Quant à Alexis Tsipras, entre les exigences européennes et les doutes du FMI sur les solutions imposées dans le memorandum, il voit sa popularité s’effondrer. Il serait désormais largement devancé par la droite dans les sondages… une droite qui n’a pas d’autre politique que celle de Syriza.


Vers «un 4e plan d'aide»
Le mauvais chiffre de la croissance grecque va-t-elle changer la politique européenne? En année électorale allemande, rien n'est moins sûr. «L’Europe saura-t-elle faire preuve de réalisme? Saura-t-elle comprendre que la dette grecque ne pourra être remboursée sans arrangement, sous peine de plonger ce pays encore plus profondément dans la crise sociale économique et migratoire?  Saura-t-elle admettre qu’une politique de relance doit prendre le relais de l’austérité? Saura-t-elle éviter la tragédie grecque ou uniquement la reporter dans le temps?» Ce n’est pas un gauchiste qui le dit, mais Nathaniel E.Burkhalter l’économiste d’une banque helvétique.

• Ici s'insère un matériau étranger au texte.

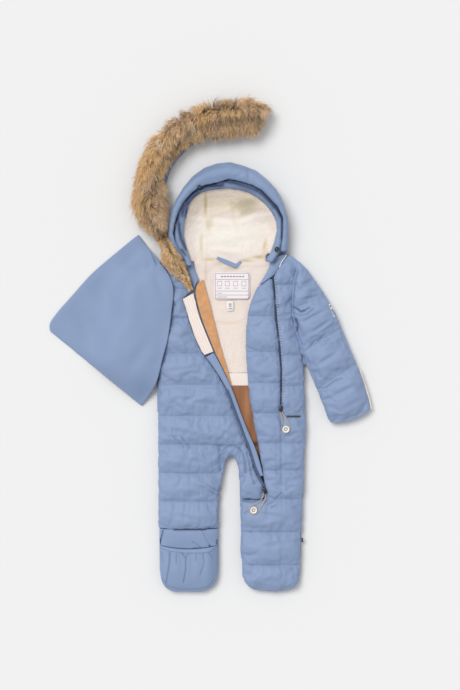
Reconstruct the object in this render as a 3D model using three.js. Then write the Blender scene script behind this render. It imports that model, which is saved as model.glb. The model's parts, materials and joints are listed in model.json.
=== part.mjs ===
// Toddler snowsuit laid flat on its back, opened at the front. Millimetres, +Z up.
// Outlines are drafted on squared paper: x runs right, y runs down from the hood to the feet.
import * as THREE from 'three';

// Driving sizes.
const SQUARE = 2.2; // side of one drafting square
const MID_X = 230; // drafting column of the suit's middle
const FOOT_Y = 591; // drafting row of the foot end
const SEAM_GAP = 0.25; // squares left free on each side of a seam
const BACK_TOP = 12; // inside face of the back wall
const LINING = 2.4; // thickness of a lining layer
const LIFT = 0.4; // air between two layers that lie on each other
const FRONT_UNDER = 15.2; // inside face of the front walls
const SEAM_Z = 12.4; // where front and back walls meet at a side seam
const SEAM_TOP = 17; // top of the front wall at a side seam
const CREST = 35; // top of the front padding
const QUILT_DEPTH = 8; // how far a quilting seam sinks into the padding
const EDGE_ROLL = 20; // width over which an underside rounds up to its side seam
const EDGE_RISE = 7; // height of the back wall's underside at a side seam

// Finishes, one colour per cloth or trim.
const FINISH = {
  shell: { color: 0x93a6c8, roughness: 0.62, metalness: 0 },
  fleece: { color: 0xf6efe4, roughness: 0.95, metalness: 0 },
  velour: { color: 0xc8966b, roughness: 0.85, metalness: 0 },
  velourLow: { color: 0xa06a40, roughness: 0.88, metalness: 0 },
  rib: { color: 0xf0e8e0, roughness: 0.9, metalness: 0 },
  fur: { color: 0xa98a63, roughness: 0.95, metalness: 0 },
  label: { color: 0xe4dedd, roughness: 0.8, metalness: 0 },
  zip: { color: 0x2e2626, roughness: 0.45, metalness: 0.1 },
  metal: { color: 0x3a3a3c, roughness: 0.35, metalness: 0.9 },
  cord: { color: 0xd3bfa6, roughness: 0.9, metalness: 0 },
  charm: { color: 0xf0ebe6, roughness: 0.4, metalness: 0 },
};

const suit = new THREE.Group();
suit.name = 'toddler_snowsuit';
const laid = new THREE.Group();
suit.add(laid);

/** A point of the draft at a height in millimetres. */
function at(x, y, z) {
  return new THREE.Vector3((x - MID_X) * SQUARE, (FOOT_Y - y) * SQUARE, z);
}

/** Value read off a table of [position, value] rows, straight between rows. */
function read(table, position) {
  const last = table.length - 1;
  if (position <= table[0][0]) return table[0][1];
  if (position >= table[last][0]) return table[last][1];
  const row = table.findIndex((entry) => entry[0] >= position);
  const [from, before] = table[row - 1];
  const [to, after] = table[row];
  return THREE.MathUtils.mapLinear(position, from, to, before, after);
}

/** Adds one named closed body, turned so that its faces look outwards. */
function addBody(name, finish, points, faces) {
  let volume = 0;
  const edge = new THREE.Vector3();
  for (const [a, b, c] of faces) {
    volume += points[a].dot(edge.crossVectors(points[b], points[c]));
  }
  const geometry = new THREE.BufferGeometry().setFromPoints(points);
  geometry.setIndex(faces.flatMap(([a, b, c]) => (volume > 0 ? [a, b, c] : [a, c, b])));
  geometry.computeVertexNormals();
  const mesh = new THREE.Mesh(geometry, new THREE.MeshStandardMaterial(FINISH[finish]));
  mesh.name = name;
  laid.add(mesh);
  return mesh;
}

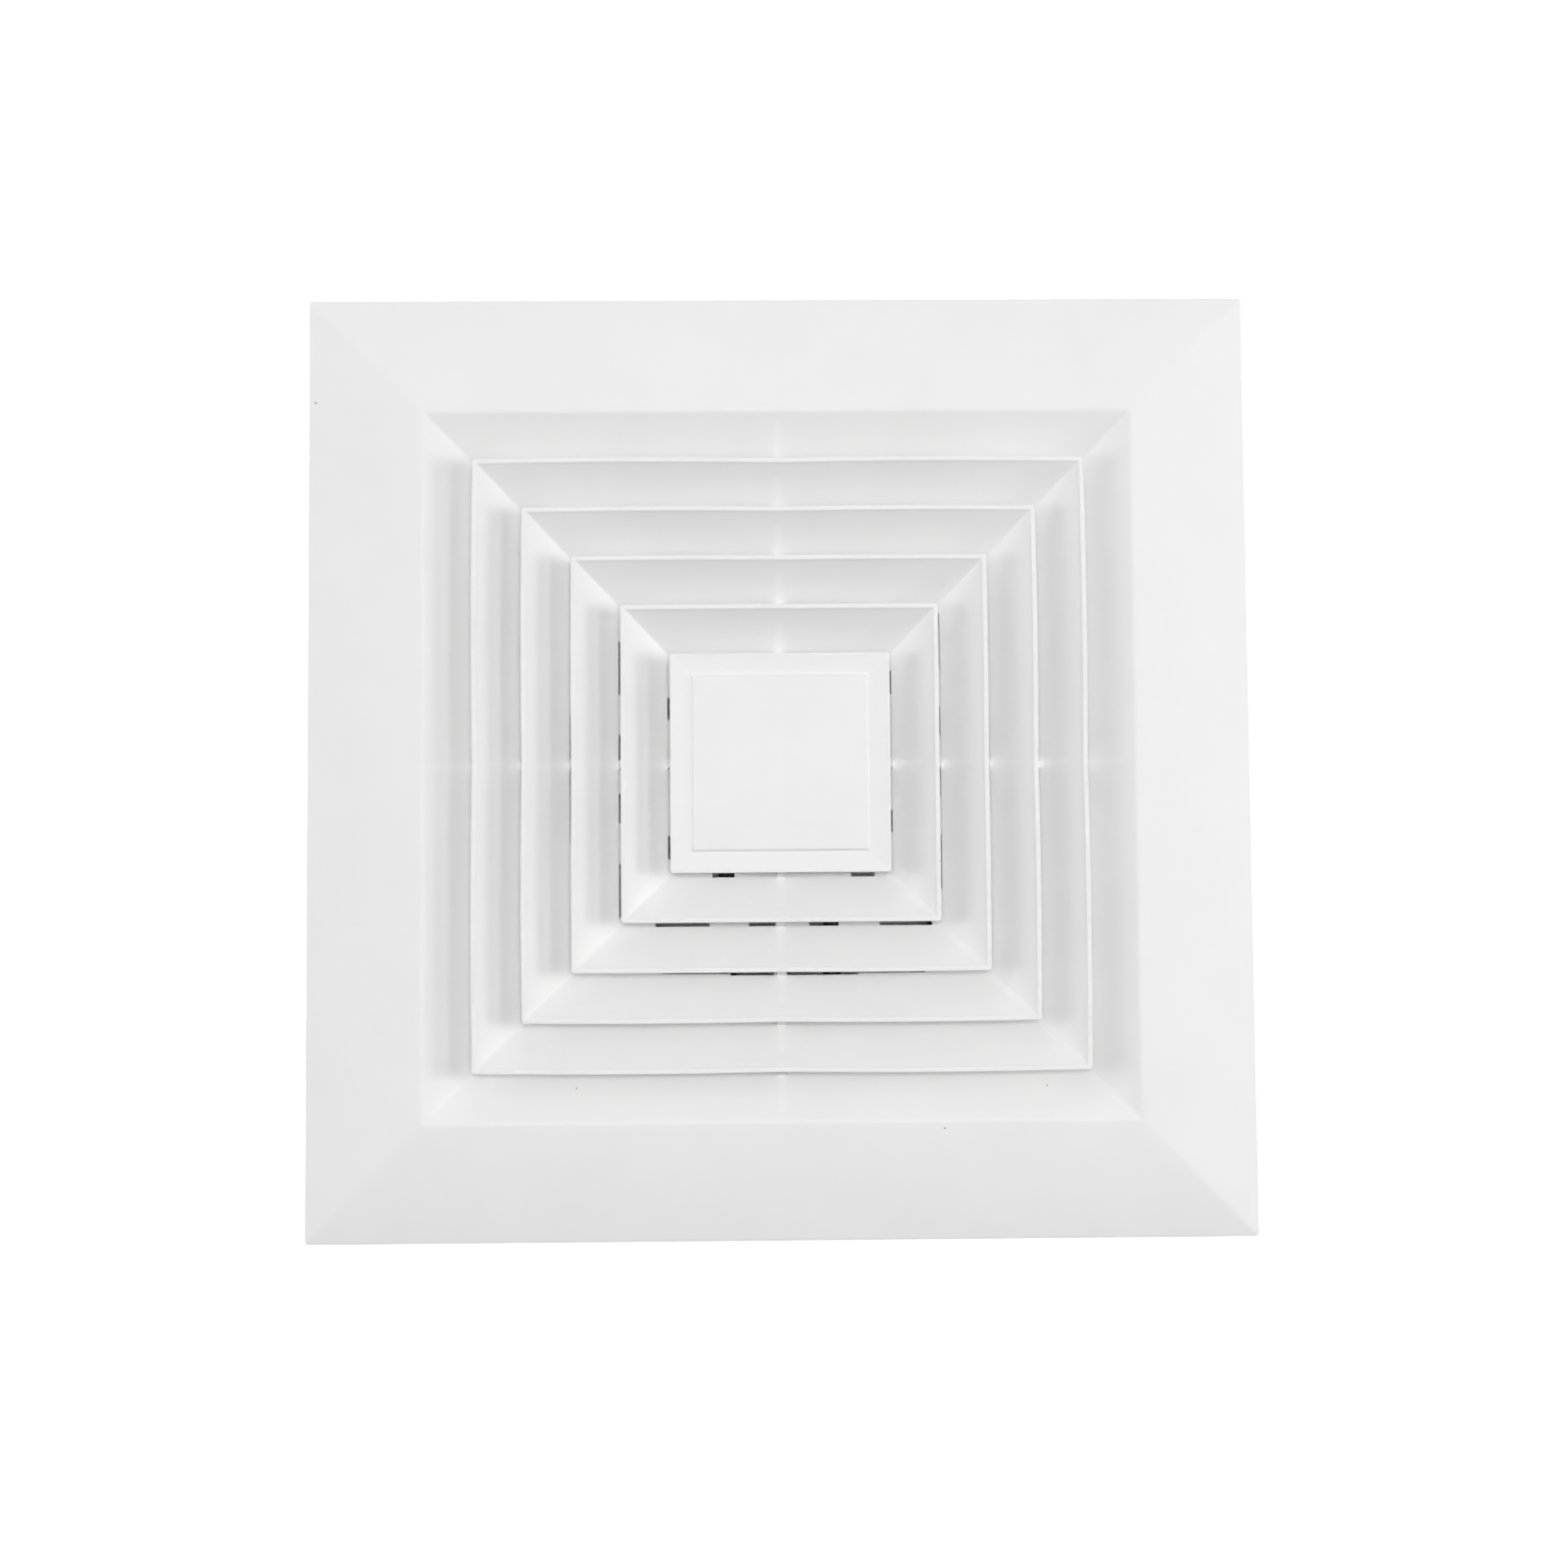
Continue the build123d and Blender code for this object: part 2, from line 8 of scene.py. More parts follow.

Pourtant, il faudra bien trouver une solution. Comme le note le politologue Nicolas Leron (centre d’études européennes de Sciences Po) dans Grèce Hebdo, «le 3e plan d'aide à la Grèce peine à s'achever qu'on évoque déjà un 4e plan d'aide. Pour reprendre la formule de l'universitaire allemand Wolfgang Streeck : nous achetons du temps à un coût de plus en plus prohibitif. Ce n'est tout simplement pas tenable, tant économiquement que politiquement. La structure même de la situation appelle tôt ou tard une réponse : sortie/implosion de la zone euro ou mutualisation des dettes et transferts de richesses, c'est-à-dire le choix entre une Europe de la défiance, dont la caractéristique première est la sur-juridicisation des relations entres Etats membres, avec son lot d'humiliations et de blocages, ou bien une Europe puissance publique qui crée du commun.»